After reciting the same evidence that I reported several days ago — “2021 William Friedkin V2.” plus Criterion calling the censored version a “Director’s Edit” — Kenny merely says that “this ostensibly puts the ball in Friedkin’s court.” Ostensibly?
Kenny adds that (a) he’s “reached out to Friedkin through CAA and received no response” and that (b) “a film asset manager I’ve asked about this matter has reached out to Friedkin personally and received a response from Friedkin’s personal assistant saying basically nothing.” And the name of that tune is The Guess Who’s “No Sugar Tonight (In My Coffee).”
My favorite Kenny passage in the whole piece: “Jeffrey Wells, as mentioned, first brought the issue up on June 3rd, in a post titled “Criterion’s ‘French Connection’ Censorship.”
“Wells likes to cultivate a barrel-chested, combative, curmudgeonly air in his writings. (Commenting on the blanket of orange wildfire smoke that recently enveloped Manhattan, he shrugged it off, stating, “You should try breathing Hanoi air on a shitty day.
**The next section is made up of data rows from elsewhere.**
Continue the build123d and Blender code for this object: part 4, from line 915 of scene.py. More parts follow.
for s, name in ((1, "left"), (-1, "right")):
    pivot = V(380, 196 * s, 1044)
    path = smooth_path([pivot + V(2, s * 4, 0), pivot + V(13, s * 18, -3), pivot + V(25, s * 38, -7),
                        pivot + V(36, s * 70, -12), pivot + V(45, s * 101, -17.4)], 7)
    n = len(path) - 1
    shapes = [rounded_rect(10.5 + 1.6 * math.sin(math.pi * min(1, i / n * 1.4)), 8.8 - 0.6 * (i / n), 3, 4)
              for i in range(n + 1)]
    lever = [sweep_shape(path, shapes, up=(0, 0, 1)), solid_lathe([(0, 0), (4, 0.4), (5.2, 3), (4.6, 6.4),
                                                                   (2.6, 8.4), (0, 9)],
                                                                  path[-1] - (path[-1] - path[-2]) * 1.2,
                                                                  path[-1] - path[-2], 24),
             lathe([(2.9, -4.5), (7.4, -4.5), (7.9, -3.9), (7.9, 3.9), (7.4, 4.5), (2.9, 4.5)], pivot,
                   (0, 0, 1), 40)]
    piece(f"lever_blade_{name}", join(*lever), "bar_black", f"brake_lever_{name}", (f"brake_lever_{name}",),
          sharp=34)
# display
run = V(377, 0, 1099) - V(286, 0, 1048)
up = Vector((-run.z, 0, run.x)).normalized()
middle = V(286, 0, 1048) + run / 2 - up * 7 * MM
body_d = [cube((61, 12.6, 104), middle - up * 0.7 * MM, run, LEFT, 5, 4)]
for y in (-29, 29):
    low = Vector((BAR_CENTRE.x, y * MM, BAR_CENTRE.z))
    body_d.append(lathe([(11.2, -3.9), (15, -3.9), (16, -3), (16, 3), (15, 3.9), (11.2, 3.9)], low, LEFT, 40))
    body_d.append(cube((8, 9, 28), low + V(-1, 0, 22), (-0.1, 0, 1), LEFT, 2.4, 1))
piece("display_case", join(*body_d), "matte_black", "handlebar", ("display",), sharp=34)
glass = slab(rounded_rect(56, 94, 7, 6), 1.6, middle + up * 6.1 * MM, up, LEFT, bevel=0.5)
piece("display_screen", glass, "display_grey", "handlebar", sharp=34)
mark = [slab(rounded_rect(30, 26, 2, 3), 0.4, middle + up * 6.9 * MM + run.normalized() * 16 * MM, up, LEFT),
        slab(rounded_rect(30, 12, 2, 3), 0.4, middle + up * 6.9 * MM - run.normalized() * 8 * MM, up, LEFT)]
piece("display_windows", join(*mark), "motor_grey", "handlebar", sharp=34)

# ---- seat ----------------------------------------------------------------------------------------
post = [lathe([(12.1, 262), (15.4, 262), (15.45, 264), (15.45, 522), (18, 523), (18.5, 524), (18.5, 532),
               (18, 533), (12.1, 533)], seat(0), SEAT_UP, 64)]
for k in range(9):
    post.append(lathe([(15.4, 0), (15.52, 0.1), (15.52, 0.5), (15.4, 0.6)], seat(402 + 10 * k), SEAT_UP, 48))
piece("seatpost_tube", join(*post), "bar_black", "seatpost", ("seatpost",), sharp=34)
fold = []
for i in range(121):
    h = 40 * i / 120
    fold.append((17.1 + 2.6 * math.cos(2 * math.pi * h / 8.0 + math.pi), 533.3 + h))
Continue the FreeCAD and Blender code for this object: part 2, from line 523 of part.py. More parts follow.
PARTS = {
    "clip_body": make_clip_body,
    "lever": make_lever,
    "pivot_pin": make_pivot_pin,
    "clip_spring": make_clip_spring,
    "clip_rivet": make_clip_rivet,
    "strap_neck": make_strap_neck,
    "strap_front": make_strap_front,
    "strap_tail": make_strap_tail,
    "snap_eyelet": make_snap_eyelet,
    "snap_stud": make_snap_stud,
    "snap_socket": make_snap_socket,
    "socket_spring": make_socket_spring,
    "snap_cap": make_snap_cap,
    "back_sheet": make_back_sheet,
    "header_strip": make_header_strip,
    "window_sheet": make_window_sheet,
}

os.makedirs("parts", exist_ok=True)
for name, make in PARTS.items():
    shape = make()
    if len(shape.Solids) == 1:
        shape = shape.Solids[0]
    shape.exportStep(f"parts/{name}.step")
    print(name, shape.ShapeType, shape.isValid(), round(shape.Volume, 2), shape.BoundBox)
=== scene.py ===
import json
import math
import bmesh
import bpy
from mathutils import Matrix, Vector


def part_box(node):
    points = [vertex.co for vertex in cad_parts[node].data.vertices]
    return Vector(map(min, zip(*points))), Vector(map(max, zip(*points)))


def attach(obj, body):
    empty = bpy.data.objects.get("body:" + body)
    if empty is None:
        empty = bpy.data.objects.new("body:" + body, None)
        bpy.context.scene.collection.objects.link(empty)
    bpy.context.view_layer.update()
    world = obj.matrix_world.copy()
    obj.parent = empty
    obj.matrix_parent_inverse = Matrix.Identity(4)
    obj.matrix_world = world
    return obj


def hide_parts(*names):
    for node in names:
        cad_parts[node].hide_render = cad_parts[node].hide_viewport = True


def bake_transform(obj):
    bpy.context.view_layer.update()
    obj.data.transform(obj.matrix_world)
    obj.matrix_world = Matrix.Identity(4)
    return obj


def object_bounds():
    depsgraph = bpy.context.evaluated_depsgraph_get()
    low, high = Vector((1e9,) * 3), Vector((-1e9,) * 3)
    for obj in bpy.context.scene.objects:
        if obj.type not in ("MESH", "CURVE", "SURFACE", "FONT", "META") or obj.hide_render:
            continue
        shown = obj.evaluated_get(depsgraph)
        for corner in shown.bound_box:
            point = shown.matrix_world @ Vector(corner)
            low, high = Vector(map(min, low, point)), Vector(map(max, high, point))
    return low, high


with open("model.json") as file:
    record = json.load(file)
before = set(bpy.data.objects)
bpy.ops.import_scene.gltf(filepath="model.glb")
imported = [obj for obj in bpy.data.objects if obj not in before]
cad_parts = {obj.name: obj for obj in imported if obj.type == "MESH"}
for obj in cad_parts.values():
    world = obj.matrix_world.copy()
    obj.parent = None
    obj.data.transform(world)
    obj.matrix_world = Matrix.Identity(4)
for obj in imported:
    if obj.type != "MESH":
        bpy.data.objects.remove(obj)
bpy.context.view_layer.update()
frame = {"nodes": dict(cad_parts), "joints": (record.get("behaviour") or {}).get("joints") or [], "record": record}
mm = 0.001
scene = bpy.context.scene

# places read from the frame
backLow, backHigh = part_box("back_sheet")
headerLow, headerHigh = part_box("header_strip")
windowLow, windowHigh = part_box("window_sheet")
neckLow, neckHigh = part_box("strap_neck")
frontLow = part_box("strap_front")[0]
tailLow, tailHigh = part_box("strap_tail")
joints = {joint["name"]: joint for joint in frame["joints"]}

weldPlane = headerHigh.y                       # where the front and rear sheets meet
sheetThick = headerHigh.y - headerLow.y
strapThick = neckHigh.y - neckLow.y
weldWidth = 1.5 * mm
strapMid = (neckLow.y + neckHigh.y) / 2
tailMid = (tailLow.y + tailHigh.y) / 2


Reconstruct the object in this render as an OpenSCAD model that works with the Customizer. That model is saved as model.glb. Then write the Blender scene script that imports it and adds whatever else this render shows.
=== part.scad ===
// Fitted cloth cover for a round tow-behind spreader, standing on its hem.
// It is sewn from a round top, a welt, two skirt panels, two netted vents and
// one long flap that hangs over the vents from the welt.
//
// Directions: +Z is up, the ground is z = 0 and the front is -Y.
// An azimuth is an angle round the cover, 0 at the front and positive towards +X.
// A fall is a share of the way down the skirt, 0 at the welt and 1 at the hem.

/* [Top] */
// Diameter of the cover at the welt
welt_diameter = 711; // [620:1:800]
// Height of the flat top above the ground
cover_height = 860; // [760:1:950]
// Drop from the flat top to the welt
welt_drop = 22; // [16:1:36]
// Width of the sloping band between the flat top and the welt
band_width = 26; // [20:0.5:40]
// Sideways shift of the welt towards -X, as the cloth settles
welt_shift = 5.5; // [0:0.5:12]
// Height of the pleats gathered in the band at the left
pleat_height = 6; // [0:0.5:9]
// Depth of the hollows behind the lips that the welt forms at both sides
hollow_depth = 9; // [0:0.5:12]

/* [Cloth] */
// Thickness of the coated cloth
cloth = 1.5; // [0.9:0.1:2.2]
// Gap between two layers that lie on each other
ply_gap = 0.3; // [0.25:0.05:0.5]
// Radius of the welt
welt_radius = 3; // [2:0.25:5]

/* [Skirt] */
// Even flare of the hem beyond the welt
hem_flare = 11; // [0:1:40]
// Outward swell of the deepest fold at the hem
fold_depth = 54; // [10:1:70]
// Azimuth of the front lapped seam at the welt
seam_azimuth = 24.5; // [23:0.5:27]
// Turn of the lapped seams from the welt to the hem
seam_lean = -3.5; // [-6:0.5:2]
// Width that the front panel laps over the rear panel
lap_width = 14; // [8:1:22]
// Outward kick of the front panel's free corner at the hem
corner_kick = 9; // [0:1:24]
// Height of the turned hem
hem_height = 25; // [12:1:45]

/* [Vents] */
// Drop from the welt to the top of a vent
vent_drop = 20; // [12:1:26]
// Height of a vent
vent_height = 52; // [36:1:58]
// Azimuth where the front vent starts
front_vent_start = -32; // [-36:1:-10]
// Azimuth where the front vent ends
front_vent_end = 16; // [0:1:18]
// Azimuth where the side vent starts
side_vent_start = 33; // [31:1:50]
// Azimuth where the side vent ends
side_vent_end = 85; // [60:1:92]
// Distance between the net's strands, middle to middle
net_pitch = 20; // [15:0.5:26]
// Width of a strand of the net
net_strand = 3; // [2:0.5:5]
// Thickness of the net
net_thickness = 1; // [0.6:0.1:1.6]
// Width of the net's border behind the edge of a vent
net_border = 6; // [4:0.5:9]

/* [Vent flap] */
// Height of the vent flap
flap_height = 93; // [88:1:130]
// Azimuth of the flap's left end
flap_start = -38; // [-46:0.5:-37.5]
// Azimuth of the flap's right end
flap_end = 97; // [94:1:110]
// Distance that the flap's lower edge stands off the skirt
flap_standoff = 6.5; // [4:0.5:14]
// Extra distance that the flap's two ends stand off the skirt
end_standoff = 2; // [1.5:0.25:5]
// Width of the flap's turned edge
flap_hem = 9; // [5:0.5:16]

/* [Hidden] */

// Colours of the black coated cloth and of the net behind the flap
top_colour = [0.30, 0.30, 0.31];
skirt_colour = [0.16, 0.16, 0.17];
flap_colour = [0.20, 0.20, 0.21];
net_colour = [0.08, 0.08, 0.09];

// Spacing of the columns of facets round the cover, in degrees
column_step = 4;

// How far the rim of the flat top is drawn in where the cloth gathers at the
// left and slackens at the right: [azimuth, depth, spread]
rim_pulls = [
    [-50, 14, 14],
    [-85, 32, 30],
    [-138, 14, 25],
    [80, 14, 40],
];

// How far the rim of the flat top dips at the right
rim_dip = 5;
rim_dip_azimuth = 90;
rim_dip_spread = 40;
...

Tough guys only.”) He’s long had differences with Criterion’s physical product practices, over issues like aspect-ratios and color timing. He almost invariably couches his complaints in ad hominem terms, and this French Connection business allowed him to really go to town in that respect.
“In one of several subsequent posts commemorating the Twitter rage over what many were still calling Criterion’s censorship of Friedkin’s film, Wells instructed the company’s president to ‘blow it out your ass,’ never specifying the “it” to which he referred. As with the inference that Criterion is some kind of ‘woke’ company, Wells believes that the label represents what he calls a ‘dweeb’ sensibility, and is populated by people who would more than likely snub him at receptions and on movie queues. And honestly, on the latter count, he’s probably not wrong, although not necessarily for the reasons he thinks.”